> **REQUIRED TASK**:
Return only the lines between the line holding "Reconstruct the object" and the line holding "deck_screw_side_inset = 68.5", the two boundary lines included, exactly as they appear.

[Object modeling scripts]
□ □ □ □ □

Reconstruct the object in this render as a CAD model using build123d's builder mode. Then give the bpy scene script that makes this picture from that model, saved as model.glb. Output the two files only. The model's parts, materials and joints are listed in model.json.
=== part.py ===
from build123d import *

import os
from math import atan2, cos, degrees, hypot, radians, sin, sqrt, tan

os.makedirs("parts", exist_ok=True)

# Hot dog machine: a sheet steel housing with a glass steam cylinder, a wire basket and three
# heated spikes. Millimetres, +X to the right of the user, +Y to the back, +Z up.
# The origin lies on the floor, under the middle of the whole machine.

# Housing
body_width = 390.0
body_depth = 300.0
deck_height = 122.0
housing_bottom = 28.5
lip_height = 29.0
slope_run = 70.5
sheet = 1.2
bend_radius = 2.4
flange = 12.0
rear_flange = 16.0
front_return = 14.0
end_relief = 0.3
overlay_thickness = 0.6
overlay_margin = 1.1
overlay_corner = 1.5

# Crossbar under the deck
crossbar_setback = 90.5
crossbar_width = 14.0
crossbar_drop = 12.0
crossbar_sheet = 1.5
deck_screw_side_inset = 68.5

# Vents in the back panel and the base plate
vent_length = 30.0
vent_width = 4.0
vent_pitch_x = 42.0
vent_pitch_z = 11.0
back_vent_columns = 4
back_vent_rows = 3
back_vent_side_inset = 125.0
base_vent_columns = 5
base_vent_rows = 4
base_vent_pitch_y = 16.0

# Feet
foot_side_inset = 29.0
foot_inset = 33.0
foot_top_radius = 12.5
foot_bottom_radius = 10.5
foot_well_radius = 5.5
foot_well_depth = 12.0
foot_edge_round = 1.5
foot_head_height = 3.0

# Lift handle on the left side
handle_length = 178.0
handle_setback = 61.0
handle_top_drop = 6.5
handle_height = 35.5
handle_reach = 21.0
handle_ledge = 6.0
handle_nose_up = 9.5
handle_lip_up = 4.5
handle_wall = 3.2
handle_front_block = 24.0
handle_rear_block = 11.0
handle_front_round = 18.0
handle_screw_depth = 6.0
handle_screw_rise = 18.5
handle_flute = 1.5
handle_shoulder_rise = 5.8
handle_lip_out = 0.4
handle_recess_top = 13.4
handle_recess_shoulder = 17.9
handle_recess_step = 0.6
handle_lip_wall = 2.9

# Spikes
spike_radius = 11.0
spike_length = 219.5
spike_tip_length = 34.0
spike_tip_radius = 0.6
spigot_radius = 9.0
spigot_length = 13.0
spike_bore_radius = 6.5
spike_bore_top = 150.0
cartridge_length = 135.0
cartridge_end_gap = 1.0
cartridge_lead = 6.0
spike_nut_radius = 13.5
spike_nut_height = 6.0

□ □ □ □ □

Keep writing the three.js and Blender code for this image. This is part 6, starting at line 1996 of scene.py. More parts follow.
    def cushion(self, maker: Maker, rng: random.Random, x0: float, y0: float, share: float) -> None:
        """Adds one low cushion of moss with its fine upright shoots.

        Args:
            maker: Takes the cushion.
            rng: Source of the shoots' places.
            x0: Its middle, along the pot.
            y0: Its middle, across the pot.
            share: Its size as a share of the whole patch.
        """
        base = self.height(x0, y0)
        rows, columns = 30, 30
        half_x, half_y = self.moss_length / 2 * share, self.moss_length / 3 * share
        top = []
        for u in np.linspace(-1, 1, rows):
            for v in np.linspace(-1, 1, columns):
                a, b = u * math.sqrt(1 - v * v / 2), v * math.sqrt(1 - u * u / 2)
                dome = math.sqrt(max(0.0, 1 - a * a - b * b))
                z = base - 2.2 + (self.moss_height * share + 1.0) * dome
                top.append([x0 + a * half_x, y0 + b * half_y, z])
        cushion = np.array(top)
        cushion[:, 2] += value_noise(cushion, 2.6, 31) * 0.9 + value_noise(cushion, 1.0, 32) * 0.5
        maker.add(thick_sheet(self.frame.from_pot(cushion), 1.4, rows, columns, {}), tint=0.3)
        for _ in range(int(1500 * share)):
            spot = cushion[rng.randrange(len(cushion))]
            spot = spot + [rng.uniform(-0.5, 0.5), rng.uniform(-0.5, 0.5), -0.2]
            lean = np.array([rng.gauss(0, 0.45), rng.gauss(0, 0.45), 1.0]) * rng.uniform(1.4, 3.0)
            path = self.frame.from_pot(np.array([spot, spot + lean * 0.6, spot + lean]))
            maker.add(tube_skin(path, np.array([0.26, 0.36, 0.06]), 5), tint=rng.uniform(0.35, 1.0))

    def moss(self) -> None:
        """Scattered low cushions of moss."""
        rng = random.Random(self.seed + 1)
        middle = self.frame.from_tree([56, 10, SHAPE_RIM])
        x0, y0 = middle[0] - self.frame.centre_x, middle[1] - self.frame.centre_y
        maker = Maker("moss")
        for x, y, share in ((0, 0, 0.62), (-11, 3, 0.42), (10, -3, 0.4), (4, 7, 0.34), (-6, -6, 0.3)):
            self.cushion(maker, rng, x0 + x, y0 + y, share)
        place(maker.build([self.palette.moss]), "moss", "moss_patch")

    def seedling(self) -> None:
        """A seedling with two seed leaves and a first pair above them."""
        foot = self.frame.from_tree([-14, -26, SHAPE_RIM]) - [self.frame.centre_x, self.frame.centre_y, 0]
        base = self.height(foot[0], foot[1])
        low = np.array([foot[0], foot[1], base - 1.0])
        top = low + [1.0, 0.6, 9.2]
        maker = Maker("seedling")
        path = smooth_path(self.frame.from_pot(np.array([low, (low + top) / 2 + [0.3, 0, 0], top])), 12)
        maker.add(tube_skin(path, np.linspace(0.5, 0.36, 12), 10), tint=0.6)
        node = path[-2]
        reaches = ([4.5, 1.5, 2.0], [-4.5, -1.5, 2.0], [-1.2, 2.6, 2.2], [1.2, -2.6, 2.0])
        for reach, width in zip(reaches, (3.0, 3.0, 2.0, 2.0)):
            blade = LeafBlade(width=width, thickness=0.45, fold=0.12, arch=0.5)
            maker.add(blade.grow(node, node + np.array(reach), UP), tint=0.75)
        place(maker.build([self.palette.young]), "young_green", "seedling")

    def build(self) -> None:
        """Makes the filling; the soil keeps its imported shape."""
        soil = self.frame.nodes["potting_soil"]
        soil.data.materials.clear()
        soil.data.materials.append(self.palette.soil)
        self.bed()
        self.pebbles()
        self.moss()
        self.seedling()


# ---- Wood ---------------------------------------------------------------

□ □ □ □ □

> **ANSWER**:
Reconstruct the object in this render as a CAD model using build123d's builder mode. Then give the bpy scene script that makes this picture from that model, saved as model.glb. Output the two files only. The model's parts, materials and joints are listed in model.json.
=== part.py ===
from build123d import *

import os
from math import atan2, cos, degrees, hypot, radians, sin, sqrt, tan

os.makedirs("parts", exist_ok=True)

# Hot dog machine: a sheet steel housing with a glass steam cylinder, a wire basket and three
# heated spikes. Millimetres, +X to the right of the user, +Y to the back, +Z up.
# The origin lies on the floor, under the middle of the whole machine.

# Housing
body_width = 390.0
body_depth = 300.0
deck_height = 122.0
housing_bottom = 28.5
lip_height = 29.0
slope_run = 70.5
sheet = 1.2
bend_radius = 2.4
flange = 12.0
rear_flange = 16.0
front_return = 14.0
end_relief = 0.3
overlay_thickness = 0.6
overlay_margin = 1.1
overlay_corner = 1.5

# Crossbar under the deck
crossbar_setback = 90.5
crossbar_width = 14.0
crossbar_drop = 12.0
crossbar_sheet = 1.5
deck_screw_side_inset = 68.5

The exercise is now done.